Kilauea Volcano, a Laboratory for Understanding Patterns of Microbial Function, Activity and Diversity During Ecosystem Successional Development

Event Sponsor: 
Mathematics and Computer Science Division Seminar
Start Date: 
Mar 27 2007 (All day)
Building/Room: 
Building 221, Conference Room A216
Location: 
Argonne National Laboratory
Speaker(s): 
Gary King
Speaker(s) Title: 
Louisiana State University, Biological Sciences
Host: 
Folker Meyer

Volcanic deposits initially contain no fixed organic carbon and no available fixed organic or inorganic nitrogen. Yet in environments with adequate precipitation, such deposits can ultimately support complex ecosystems in decades to a few hundred years. Aspects of biogeochemical development and plant succession have been addressed in a number of volcanic environments, but relatively little is known about colonization and successional development by microbes, even though they can be critical determinants of plant colonization (e.g., by legumes).

Results from analyses of chronosequences on Kilauea volcano show that trace gases (CO, H2) derived from the ambient atmosphere play important roles in microbial activity on young, poorly vegetated or unvegetated deposits. Notably, CO-oxidizing bacteria are more abundant (greater total CO uptake capacity) in vegetated, well-developed deposits, even though CO likely plays a much less important role in them. This suggests that CO oxidizers are important throughout successional development, but that their functional roles may change.

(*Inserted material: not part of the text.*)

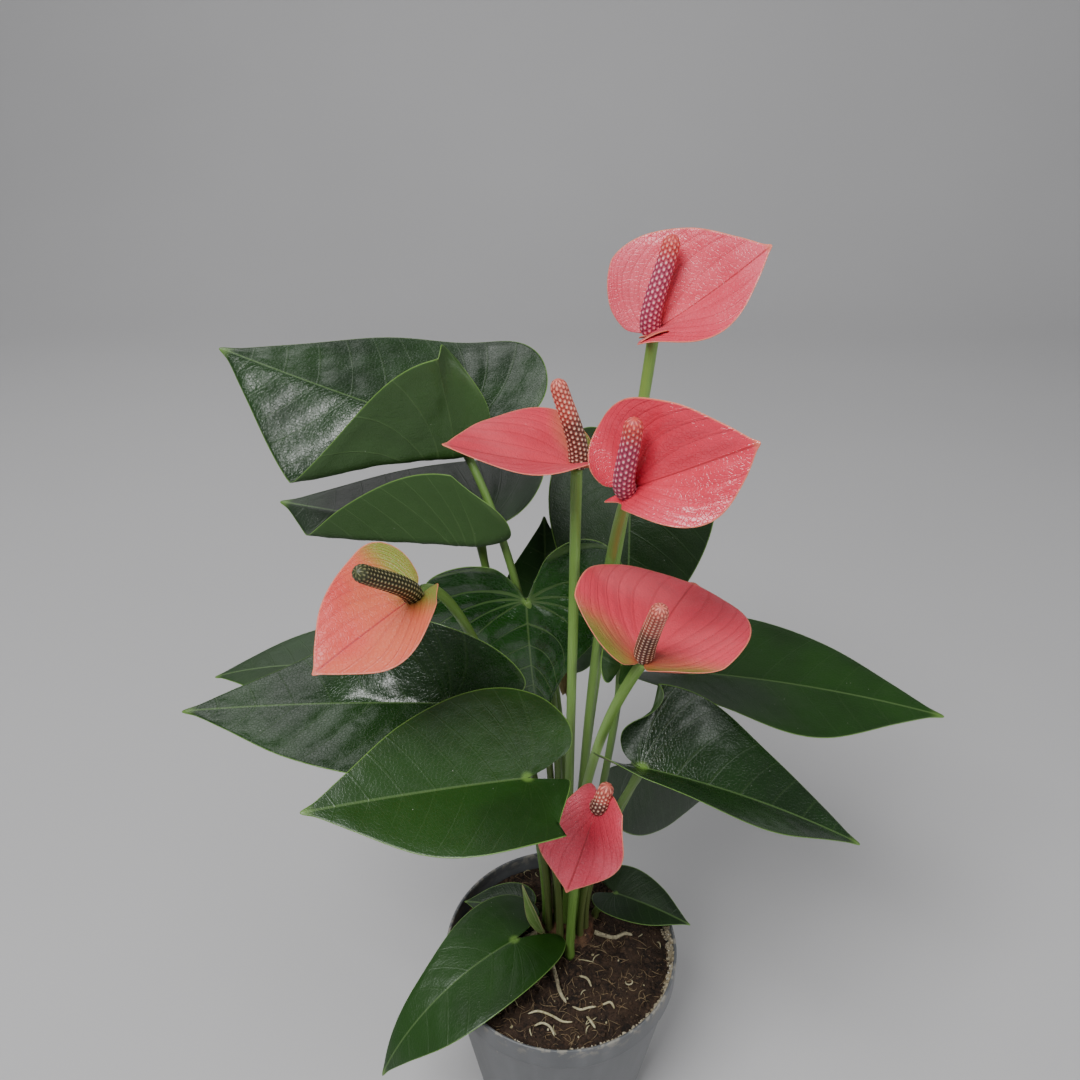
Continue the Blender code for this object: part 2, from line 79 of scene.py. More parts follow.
# Half of a blade's margin from its tip round the basal lobe to the notch, as shares of the
# blade's length (along) and of its half width (across).
LEAF_MARGIN = (
    (1.00, 0.00), (0.93, 0.09), (0.80, 0.30), (0.55, 0.70), (0.28, 0.95),
    (0.05, 1.00), (-0.14, 0.86), (-0.25, 0.56), (-0.24, 0.27), (-0.11, 0.09),
)
SHEATH_MARGIN = ((1.00, 0.00), (0.75, 0.45), (0.40, 1.00), (0.12, 0.80), (-0.02, 0.35))
SPATHE_MARGIN = (
    (1.00, 0.00), (0.95, 0.09), (0.83, 0.34), (0.61, 0.72), (0.32, 0.96),
    (0.06, 0.98), (-0.13, 0.80), (-0.22, 0.50), (-0.18, 0.20), (-0.08, 0.06),
)

# The pot and what stands in it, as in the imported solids.
POT_HEIGHT = 110.0
POT_LIP_RADIUS = 60.0
POT_BAND_DEPTH = 14.0
POT_BAND_STEP = 1.6
POT_FOOT_RADIUS = 44.0
POT_WALL = 1.5
POT_FLOOR = 1.8
DRAIN_HOLES = 8
DRAIN_HOLE_RADIUS = 4.0
DRAIN_CIRCLE_RADIUS = 31.0
SOIL_TOP = 103.0
SOIL_EDGE = 100.5
SOIL_LEVEL_RADIUS = 35.0
CROWN_PLACE = (3.0, 14.0)
CROWN_TOP = 109.0
CROWN_RADIUS = 14.0
CROWN_UNDERSIDE = 102.0
# How far a stem's foot stands below the crown's top.
STEM_SINK = 3.0

# Edge of the soil where it meets the pot's wall, and its flat underside on the pot's floor.
SOIL_REACH = 56.9
SOIL_SHOULDER = 97.0
SOIL_UNDERSIDE = 2.4
SOIL_UNDERSIDE_RADIUS = 42.6

PETIOLE_RADIUS = 1.8
STALK_RADIUS = 2.2

# First seed of each kind of blade, so that no two blades crumple alike.
LEAF_SEEDS = 1
FLOWER_SEEDS = 31
SHEATH_SEEDS = 61


def unit(vector: np.ndarray | Vec3) -> np.ndarray:
    """The vector at length one."""
    vector = np.asarray(vector, float)
    return vector / np.linalg.norm(vector)


def smooth(value: np.ndarray, low: float, high: float) -> np.ndarray:
    """0 below low, 1 above high, and a smooth step between."""
    t = np.clip((value - low) / (high - low), 0, 1)
    return t * t * (3 - 2 * t)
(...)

While specific changes in functionality remain uncertain, analyses of CO oxidizer community structure and diversity across chronosequences and gradients of successional development reveal distinct patterns, with a trend for taxa in Firmicutes and Actinobacteria lineages to dominate in water-stressed unvegetated systems and taxa in Proteobacteria to dominate in vegetated systems.
Patterns in CO oxidizers are congruent with those for microbial communities as a whole, as evidenced by 16S rRNA gene sequence libraries, but patterns for both suggest that different forces (or variables) may shape systems developing on volcanic deposits versus those on continental soils.